Patrolihukum.net // PEKANBARU – Kisruh internal Pemerintah Provinsi (Pemprov) Riau terkait defisit anggaran semakin memanas. Perbedaan angka defisit yang disampaikan Gubernur Riau, Abdul Wahid, dan Wakil Gubernur Riau, SF Hariyanto, memicu perdebatan yang semakin meruncing. Gubernur menyebut defisit mencapai Rp2,2 triliun, sementara Wakil Gubernur membantah dan menyatakan angka sebenarnya hanya Rp132 miliar.
Menanggapi polemik tersebut, Ketua DPD KNPI Riau, Larshen Yunus, mengajak kedua belah pihak untuk duduk bersama mencari solusi. Ia menegaskan bahwa perdebatan semacam ini tidak sehat bagi pemerintahan dan berpotensi mengganggu stabilitas daerah.

Kisruh ini bermula saat Gubernur Abdul Wahid dalam Rapat Forum Konsultasi Publik RPJMD pada 12 Maret 2025 mengungkapkan bahwa Pemprov Riau mengalami tunda bayar sebesar Rp2,2 triliun. Wahid bahkan mengaku terkejut dan menyebut kondisi ini belum pernah terjadi sebelumnya.

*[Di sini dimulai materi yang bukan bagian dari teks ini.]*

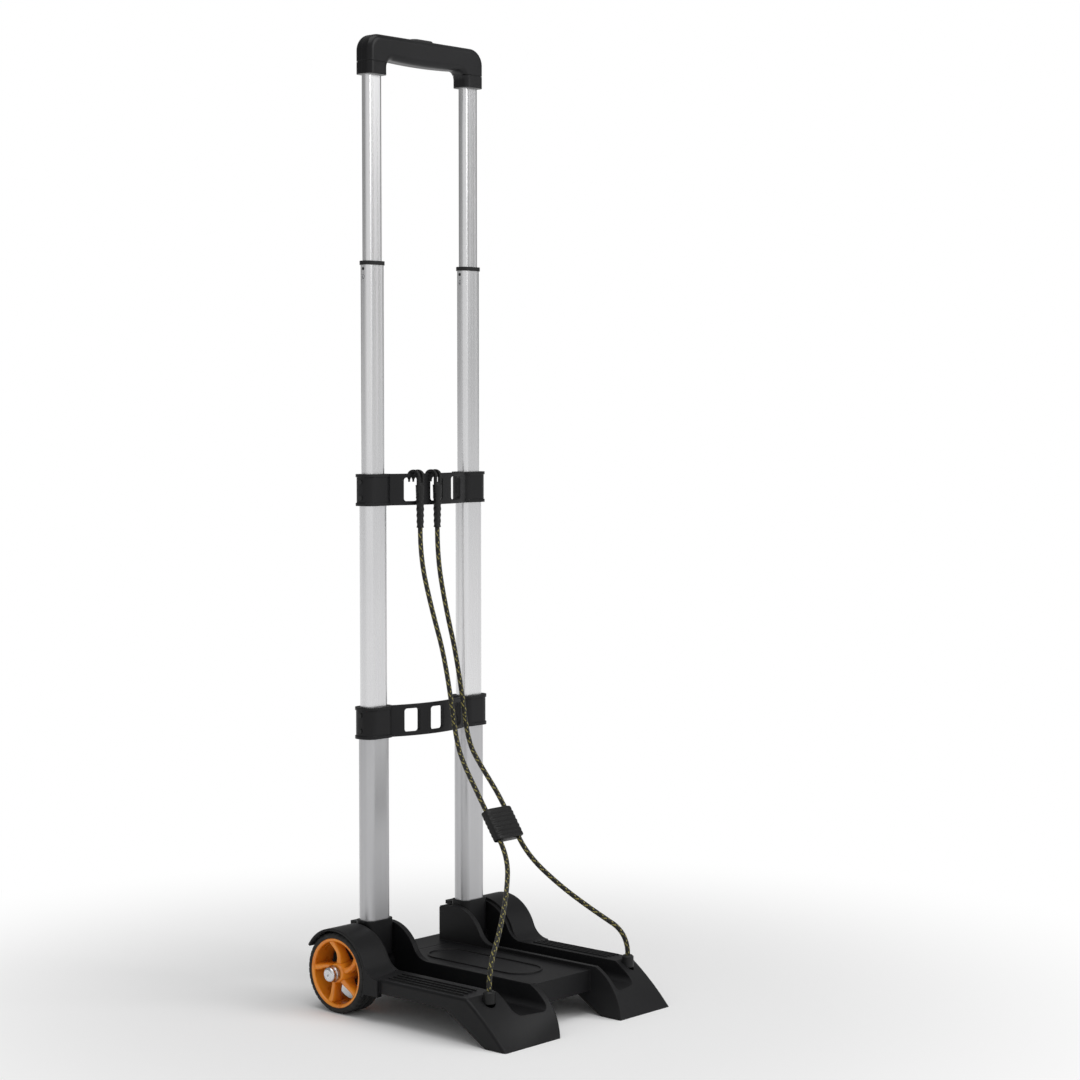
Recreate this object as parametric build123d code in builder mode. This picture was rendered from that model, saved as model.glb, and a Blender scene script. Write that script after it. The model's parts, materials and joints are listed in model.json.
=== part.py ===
"""Compact folding luggage cart: a moulded base on two wheels, and a four-stage telescopic mast.

Millimetres. X runs across the cart, -Y is its front, +Z is up.
The origin is on the floor, under the middle of the base.
"""

import os
from math import pi, radians, tan

from build123d import *

os.makedirs("parts", exist_ok=True)

# ---------------------------------------------------------------- driving dimensions
overall_height = 980.0  # floor to the top of the grip, mast drawn out
foot_reach = 231.4  # axle to the toes of the feet
wheel_radius = 40.8
tube_x = 69.5  # half the distance between the two masts
wall = 1.2  # every tube's wall
slide_gap = 0.3  # between parts that slide or turn past each other

fender_radius = 45.0
axle_y = (foot_reach - fender_radius) / 2  # centres the base over the origin
axle_z = wheel_radius
front_y = axle_y - foot_reach
sides = {"left": -1, "right": 1}

# tubes: (width, depth, corner radius), each one slides inside the one before it
lower_size = (32.0, 20.0, 8.0)
second_size = (29.0, 17.0, 6.5)
third_size = (25.0, 14.0, 5.5)
handle_size = (21.5, 11.0, 4.5)

# heights with the mast drawn out
socket_top = axle_z + 47.2
lower_bridge_z = 289.2
upper_bridge_z = 524.6
bridge_height = 32.0
collar_z = 752.3
leg_bottom = 939.8
end_gap = 1.0  # left between two stages that have been pushed together

collar_drop = 2.0  # a collar's skirt below collar_z
collar_cap = 2.0  # and its top above it
clamp_rim = 2.0  # a clamp's top, over the end of its tube
stage2_travel = upper_bridge_z - lower_bridge_z - bridge_height - end_gap
stage3_travel = collar_z - collar_drop - upper_bridge_z - bridge_height / 2 - end_gap
handle_travel = leg_bottom - collar_z - collar_cap - end_gap

# a lock pin stands this far above the foot of its tube, and points at a hole in the outer tube
pin_rise = 21.8
rivet_offset = 8.0  # the rivets on a clamp, above and below its middle
second_bottom = lower_bridge_z - rivet_offset - pin_rise
third_bottom = upper_bridge_z - rivet_offset - pin_rise
handle_bottom = collar_z - 14.0 - pin_rise
lower_bottom = second_bottom - stage2_travel - end_gap
lower_top = lower_bridge_z + bridge_height / 2 - clamp_rim
second_top = upper_bridge_z + bridge_height / 2 - clamp_rim
third_top = collar_z + 1.0
handle_top = leg_bottom + 12.0

# base
channel_width = 37.0
cheek = 6.0  # wall on each side of a channel
channel_in = tube_x - channel_width / 2
channel_out = tube_x + channel_width / 2
foot_in = channel_in - cheek
foot_out = 123.0
channel_floor = 26.5
deck_top = 45.0
crest = 49.0  # top of the inner walls
brow = 44.0  # top of the outer walls
skin = 3.0
ledge_under = 30.0
rear_y = axle_y + 38.0
hinge_rear = axle_y + 20.0
cheek_radius = 42.5
sweep_radius = 22.0  # of the hollow sweep from a cheek or a fender down to the foot
fender_wall = 2.4
fender_in = channel_out + 4.0
fender_out = 126.0
sole_y = front_y + 26.0  # rear edge of the part of a foot that stands on the floor
edge_round = 3.0
pad_depth = 4.0
grommet_radius = 6.0
through = 60.0  # long enough to cut past the base on any side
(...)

“Saya belum pernah menemukan ada tunda bayar sebesar ini. Biasanya hanya Rp200-250 miliar. Sekarang Rp2,2 triliun, ini benar-benar membuat saya pusing tujuh keliling,” ungkapnya.
Sebagai langkah darurat, Wahid bahkan mempertimbangkan pemotongan tunjangan tambahan penghasilan pegawai (TPP) ASN untuk menutupi defisit tersebut.
Namun, pernyataan Gubernur ini langsung dibantah oleh Wakil Gubernur SF Hariyanto. Menurutnya, angka yang disampaikan Wahid tidak akurat. Ia menegaskan bahwa defisit sesungguhnya hanya Rp132 miliar.
“Defisit Rp2,2 triliun itu dari mana? Jangan asal bicara! Yang benar defisit kita hanya Rp132 miliar, saya punya datanya,” tegas SF Hariyanto.
Ia menjelaskan bahwa defisit terjadi karena realisasi pendapatan tahun sebelumnya hanya mencapai Rp9,4 triliun dari target Rp11 triliun. Selain itu, target Participating Interest (PI) sektor migas yang dipatok Rp736 miliar hanya terealisasi sekitar Rp200 miliar.
“Namun, kami sudah melakukan efisiensi sesuai Inpres Nomor 1 Tahun 2025 dan berhasil menghemat hampir Rp800 miliar. Artinya, uang kita masih ada,” tambahnya.
Menanggapi ketegangan ini, Ketua DPD KNPI Riau, Larshen Yunus, meminta Gubernur dan Wakil Gubernur untuk tidak mempertontonkan perbedaan secara terbuka. Ia mengusulkan agar keduanya bertemu dalam suasana lebih santai, misalnya dalam acara buka puasa bersama.
“Kalau soal angka defisit bisa kita selesaikan cukup dengan duduk satu meja. Kami siap fasilitasi kedua belah pihak untuk ngopi bersama. Jangan sampai masyarakat bingung dengan perbedaan informasi seperti ini,” ujar Larshen Yunus.
Ia juga mengingatkan bahwa masa jabatan gubernur dan wakil gubernur hanya lima tahun, dengan efektivitas kerja maksimal empat tahun. Satu tahun terakhir biasanya sudah disibukkan dengan kampanye. Oleh karena itu, ia meminta agar mereka fokus bekerja dan tidak memperpanjang polemik.
“Jangan lucu-lucuan seperti ini. Rakyat butuh kerja nyata. Jangan sampai visi, misi, dan program kerja yang dulu dijanjikan saat kampanye malah terabaikan karena ribut sendiri,” tegasnya.
DPD KNPI Riau berencana menyiapkan jadwal dan tempat pertemuan antara Gubernur dan Wakil Gubernur agar dapat menyamakan persepsi. Larshen Yunus menekankan bahwa tujuan akhirnya adalah membangun Riau yang lebih baik dan bermarwah.
“Ayo Pak Gubernur dan Pak Wagub, jangan buat gaduh lagi. Hormati kesucian bulan Ramadan ini. Mari duduk bersama demi kepentingan rakyat Riau,” pungkasnya.
Hingga berita ini diterbitkan, polemik mengenai defisit anggaran masih belum menemui titik terang. Publik menanti apakah ajakan KNPI Riau ini akan diterima oleh kedua pemimpin daerah tersebut atau justru perdebatan akan terus berlanjut.